The fund is a leveraged exchange-traded fund that seeks to deliver 200% of the daily price movement of BNB. If BNB rises 3% in a single trading day, the ETF aims to return roughly 6%. If BNB falls 3%, the ETF targets a loss of roughly 6%.
Teucrium, the issuer, lists the product on its leveraged ETFs page alongside its other crypto-linked offerings. Fund details, including expense ratio and structure, are available on the XBNB fund facts page.
A critical feature of this ETF is its daily reset. The fund rebalances at the end of each trading session, meaning the 2x target applies only to a single day's return, not to cumulative performance over weeks or months.
WHAT TO KNOW
BNB is the native token of BNB Chain, one of the largest smart contract platforms by user activity. A dedicated leveraged ETF gives traders a packaged way to express a short-term bullish view on the token without holding it directly or managing futures contracts.
Until recently, leveraged crypto ETFs focused almost exclusively on Bitcoin and Ethereum. Teucrium's decision to build a product around BNB signals growing issuer confidence that altcoin demand can sustain standalone funds. For active traders who already use leveraged ETFs in equities or commodities, XBNB offers a familiar wrapper around a crypto asset.
The launch also arrives as traditional finance products continue to absorb crypto exposure. Investors tracking how regulatory actions shape crypto markets or watching institutional positioning in digital assets will recognize this as part of a broader trend toward structured crypto access through conventional brokerage accounts.
The daily reset structure means compounding works differently than many investors expect. Over multiple days, the ETF's cumulative return can diverge significantly from 2x the cumulative return of BNB itself, especially during volatile periods.
Consider a simple example: if BNB rises 5% on day one and falls 5% on day two, it ends at 99.75% of its starting value. The 2x ETF, however, would end at roughly 99%, not 99.5%. Over weeks of choppy trading, this compounding drag can erode returns even if the underlying asset finishes near flat.
BNB itself carries asset-specific risk. Its value is tied to the BNB Chain ecosystem, which, like other layer-1 networks, faces competition and protocol-level risks in DeFi. Layering 2x leverage on top of that volatility amplifies both gains and losses.
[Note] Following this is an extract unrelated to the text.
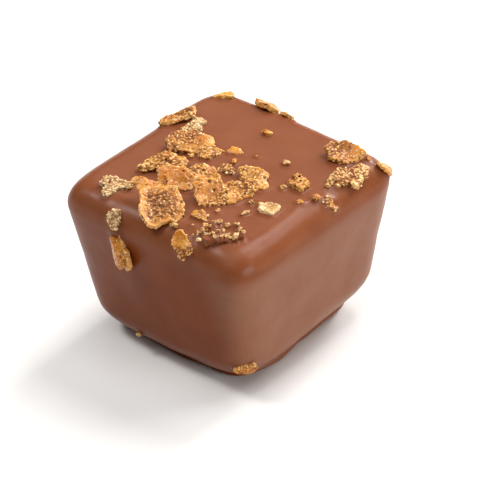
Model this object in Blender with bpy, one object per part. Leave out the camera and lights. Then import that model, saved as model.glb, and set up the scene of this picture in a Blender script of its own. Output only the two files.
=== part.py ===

Traders considering XBNB should treat it as a tactical, short-duration instrument. Holding a daily leveraged ETF over extended periods without active management introduces compounding risk that can work against even a correct directional thesis. The product is designed for traders who actively monitor positions, not for passive buy-and-hold investors.
Disclaimer: This article is for informational purposes only and does not constitute financial or investment advice. Cryptocurrency and digital asset markets carry significant risk. Always do your own research before making decisions.